Hi Dan, I don’t think we have to go back as far as ancient Greek philosophers (who generally preferred navel-gazing to the uncouth business of performing experiments). Let’s try to remember how FBDD was before LE arrived on the scene in 2004. Back then, the conceptual basis (or hypothesis if you prefer) of FBDD was that a low-affinity, low-MW compound could be as good a starting point for optimization as a higher-affinity, higher-MW compound and I would equate LE (the concept) with this conceptual basis. One can try to put this conceptual basis on a more mathematical footing by suggesting that there is a function of activity (or affinity) and molecular size such compounds with the same value of the function should be treated as ‘equivalent’. We can conjecture about the characteristics that an ‘appropriate' function might have and that’s where ‘acceptability threshold for screening hits is a monotonically increasing function of molecular size’ fits in. This may seem like arm-waving because that’s exactly what it is (although probably not the extent of the flailing of upper limbs required for SEEnthalpy) There are an infinite number of functions that we might define and LE (the metric) is just one of these.
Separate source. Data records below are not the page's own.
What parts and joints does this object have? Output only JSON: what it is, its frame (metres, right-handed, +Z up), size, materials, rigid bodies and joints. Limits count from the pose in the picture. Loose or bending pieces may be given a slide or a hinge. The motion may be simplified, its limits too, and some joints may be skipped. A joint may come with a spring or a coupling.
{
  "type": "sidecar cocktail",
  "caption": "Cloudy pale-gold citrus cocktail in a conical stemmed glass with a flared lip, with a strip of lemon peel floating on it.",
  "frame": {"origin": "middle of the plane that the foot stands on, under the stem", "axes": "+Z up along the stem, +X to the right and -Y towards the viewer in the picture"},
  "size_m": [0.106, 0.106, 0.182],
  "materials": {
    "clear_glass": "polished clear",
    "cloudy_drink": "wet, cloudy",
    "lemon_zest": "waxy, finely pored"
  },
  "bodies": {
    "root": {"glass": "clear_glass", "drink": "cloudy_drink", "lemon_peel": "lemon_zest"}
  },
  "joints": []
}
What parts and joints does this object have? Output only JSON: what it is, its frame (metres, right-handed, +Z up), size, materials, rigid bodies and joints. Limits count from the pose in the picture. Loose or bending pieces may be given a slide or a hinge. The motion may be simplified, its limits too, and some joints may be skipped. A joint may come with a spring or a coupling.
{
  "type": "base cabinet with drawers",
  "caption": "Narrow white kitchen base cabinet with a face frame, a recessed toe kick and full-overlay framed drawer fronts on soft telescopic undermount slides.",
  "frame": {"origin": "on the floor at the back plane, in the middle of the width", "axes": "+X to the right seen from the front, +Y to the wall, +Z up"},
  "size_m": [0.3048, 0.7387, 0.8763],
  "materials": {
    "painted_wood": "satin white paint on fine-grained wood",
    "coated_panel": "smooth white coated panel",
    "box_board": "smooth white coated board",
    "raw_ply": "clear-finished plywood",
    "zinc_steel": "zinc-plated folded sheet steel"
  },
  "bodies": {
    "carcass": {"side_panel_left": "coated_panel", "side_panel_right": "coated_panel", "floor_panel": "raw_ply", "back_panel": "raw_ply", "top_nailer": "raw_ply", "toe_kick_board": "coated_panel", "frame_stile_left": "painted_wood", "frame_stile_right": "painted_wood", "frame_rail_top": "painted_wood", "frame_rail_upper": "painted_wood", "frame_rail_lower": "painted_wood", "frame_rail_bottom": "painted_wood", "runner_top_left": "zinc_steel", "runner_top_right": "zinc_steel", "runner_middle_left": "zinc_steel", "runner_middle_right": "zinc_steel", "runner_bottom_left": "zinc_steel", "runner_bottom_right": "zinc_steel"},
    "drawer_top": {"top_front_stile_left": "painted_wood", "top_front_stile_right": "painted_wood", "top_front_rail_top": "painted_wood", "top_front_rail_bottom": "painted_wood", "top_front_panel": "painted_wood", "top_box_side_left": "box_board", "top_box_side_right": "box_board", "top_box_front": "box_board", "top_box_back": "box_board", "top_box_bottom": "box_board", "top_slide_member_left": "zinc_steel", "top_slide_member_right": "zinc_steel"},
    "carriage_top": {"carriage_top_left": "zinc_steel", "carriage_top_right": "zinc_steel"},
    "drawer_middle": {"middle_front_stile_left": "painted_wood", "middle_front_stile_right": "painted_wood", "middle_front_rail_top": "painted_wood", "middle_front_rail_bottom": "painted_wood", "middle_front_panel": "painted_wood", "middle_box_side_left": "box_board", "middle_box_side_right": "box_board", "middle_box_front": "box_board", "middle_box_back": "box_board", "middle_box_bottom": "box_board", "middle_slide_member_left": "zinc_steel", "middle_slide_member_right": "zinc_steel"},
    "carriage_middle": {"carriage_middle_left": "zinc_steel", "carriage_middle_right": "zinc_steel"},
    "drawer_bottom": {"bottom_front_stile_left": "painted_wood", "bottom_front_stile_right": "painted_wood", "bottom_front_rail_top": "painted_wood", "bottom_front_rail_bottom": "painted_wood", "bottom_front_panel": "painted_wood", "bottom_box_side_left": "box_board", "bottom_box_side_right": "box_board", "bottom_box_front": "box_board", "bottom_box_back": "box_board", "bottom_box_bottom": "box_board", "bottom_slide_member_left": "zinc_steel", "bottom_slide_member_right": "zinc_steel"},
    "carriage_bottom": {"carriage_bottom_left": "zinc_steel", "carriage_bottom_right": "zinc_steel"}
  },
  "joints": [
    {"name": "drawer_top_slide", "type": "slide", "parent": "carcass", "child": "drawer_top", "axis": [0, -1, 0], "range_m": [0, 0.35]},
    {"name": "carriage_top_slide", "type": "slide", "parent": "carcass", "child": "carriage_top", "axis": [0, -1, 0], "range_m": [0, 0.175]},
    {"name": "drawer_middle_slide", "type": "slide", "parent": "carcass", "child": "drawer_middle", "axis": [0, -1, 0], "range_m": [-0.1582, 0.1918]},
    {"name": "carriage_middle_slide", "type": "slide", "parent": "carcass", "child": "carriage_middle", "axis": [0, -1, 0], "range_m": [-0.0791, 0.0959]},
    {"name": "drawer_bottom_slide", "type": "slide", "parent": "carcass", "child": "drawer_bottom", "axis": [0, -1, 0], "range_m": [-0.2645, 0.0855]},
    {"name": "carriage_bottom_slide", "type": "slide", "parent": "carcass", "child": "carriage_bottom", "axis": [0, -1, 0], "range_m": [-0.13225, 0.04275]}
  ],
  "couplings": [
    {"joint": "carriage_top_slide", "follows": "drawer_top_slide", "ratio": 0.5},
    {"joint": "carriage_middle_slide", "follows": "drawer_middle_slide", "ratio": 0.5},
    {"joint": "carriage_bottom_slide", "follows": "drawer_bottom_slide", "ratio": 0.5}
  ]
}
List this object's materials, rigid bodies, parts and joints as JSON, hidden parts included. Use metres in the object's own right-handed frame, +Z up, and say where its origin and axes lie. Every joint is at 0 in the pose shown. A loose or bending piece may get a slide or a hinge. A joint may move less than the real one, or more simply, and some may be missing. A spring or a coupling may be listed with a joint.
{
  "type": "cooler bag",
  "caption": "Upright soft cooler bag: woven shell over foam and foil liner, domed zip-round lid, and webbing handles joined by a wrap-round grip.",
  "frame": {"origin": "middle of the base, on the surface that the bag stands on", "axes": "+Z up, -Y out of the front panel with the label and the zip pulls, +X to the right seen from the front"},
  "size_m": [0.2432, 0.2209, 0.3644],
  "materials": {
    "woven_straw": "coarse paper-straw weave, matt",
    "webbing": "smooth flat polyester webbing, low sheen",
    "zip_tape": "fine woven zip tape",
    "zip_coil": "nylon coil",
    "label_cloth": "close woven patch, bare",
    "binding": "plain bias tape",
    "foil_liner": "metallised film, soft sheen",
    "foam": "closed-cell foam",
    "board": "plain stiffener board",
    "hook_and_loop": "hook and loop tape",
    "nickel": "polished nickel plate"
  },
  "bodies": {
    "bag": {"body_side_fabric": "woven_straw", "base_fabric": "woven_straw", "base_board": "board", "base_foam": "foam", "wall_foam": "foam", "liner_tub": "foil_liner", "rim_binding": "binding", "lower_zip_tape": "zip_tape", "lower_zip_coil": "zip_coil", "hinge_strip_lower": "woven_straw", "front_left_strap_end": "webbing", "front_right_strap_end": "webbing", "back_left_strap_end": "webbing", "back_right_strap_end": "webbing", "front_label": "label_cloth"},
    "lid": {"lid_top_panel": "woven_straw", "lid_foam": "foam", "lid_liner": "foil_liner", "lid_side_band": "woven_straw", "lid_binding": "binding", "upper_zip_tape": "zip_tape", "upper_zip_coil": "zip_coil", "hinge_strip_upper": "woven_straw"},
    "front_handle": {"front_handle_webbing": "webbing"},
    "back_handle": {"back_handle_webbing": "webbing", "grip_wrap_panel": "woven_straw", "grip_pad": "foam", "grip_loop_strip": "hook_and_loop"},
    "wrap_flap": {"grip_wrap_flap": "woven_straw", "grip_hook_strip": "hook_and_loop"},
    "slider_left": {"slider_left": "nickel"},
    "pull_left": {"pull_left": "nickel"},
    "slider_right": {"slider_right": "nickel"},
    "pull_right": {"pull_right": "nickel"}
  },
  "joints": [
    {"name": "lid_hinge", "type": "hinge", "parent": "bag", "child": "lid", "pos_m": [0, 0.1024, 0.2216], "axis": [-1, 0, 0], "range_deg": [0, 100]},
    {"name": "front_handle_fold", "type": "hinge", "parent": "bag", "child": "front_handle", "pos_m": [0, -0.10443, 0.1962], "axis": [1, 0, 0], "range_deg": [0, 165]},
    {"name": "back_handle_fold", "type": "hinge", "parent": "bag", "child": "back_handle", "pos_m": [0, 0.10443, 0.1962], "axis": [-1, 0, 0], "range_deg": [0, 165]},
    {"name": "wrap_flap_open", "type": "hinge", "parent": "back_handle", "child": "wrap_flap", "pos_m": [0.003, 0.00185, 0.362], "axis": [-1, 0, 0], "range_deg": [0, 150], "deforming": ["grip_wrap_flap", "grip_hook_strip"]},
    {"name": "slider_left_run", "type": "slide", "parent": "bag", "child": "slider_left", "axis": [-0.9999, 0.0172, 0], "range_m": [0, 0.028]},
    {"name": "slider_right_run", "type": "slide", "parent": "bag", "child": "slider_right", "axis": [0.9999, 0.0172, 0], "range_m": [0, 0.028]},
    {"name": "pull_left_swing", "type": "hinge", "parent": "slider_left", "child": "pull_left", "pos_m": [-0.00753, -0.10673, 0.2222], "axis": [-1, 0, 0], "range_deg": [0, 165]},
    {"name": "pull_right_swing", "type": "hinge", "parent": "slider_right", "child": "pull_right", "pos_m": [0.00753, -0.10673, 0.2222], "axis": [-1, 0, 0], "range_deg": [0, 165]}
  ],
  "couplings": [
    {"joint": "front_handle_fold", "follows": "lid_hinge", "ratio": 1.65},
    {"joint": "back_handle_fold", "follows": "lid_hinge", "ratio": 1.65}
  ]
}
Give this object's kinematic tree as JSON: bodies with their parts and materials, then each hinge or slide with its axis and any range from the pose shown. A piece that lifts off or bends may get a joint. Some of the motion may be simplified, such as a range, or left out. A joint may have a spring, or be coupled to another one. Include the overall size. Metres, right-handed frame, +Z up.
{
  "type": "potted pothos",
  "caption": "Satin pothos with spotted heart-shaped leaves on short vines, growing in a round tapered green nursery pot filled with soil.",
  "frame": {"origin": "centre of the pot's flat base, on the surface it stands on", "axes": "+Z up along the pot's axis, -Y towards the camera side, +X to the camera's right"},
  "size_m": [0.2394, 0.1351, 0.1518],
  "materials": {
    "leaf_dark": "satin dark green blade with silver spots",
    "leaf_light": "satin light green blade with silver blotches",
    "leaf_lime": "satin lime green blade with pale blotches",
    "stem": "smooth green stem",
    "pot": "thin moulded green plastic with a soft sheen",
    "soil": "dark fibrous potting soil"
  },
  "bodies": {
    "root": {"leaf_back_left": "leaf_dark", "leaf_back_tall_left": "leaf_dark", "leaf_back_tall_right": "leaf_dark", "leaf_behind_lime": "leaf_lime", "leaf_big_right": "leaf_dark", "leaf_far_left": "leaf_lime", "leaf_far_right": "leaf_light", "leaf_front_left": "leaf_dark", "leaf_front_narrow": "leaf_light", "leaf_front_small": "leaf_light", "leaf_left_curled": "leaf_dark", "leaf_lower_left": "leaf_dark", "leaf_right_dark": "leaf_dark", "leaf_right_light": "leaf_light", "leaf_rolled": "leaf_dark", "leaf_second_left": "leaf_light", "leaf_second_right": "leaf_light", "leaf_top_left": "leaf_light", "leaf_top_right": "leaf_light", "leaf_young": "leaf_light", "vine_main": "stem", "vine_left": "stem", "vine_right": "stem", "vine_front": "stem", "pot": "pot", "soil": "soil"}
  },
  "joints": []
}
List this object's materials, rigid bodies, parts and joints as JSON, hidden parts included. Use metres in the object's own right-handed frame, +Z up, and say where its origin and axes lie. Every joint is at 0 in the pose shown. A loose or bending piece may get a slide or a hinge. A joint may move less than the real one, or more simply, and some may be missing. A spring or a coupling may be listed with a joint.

One solution (that ancient Greek philosophers would consider very uncultured) to the problem is to use the observed data to inform your choice of function and least squares fitting of activity (or affinity) to molecular size is one way of doing this.

My criticism of LE (the metric) is not that it is necessarily ‘wrong’ but that it is arbitrary. If straight line fit to pIC50 versus HA data actually has a pIC50 intercept of zero then LE (the metric) becomes a meaningful measure of what we think we understand to be ligand efficiency (both concept and metric) for that data set. However, the burden of proof is still on the person analyzing the data to demonstrate that assumptions made in the analysis are actually valid.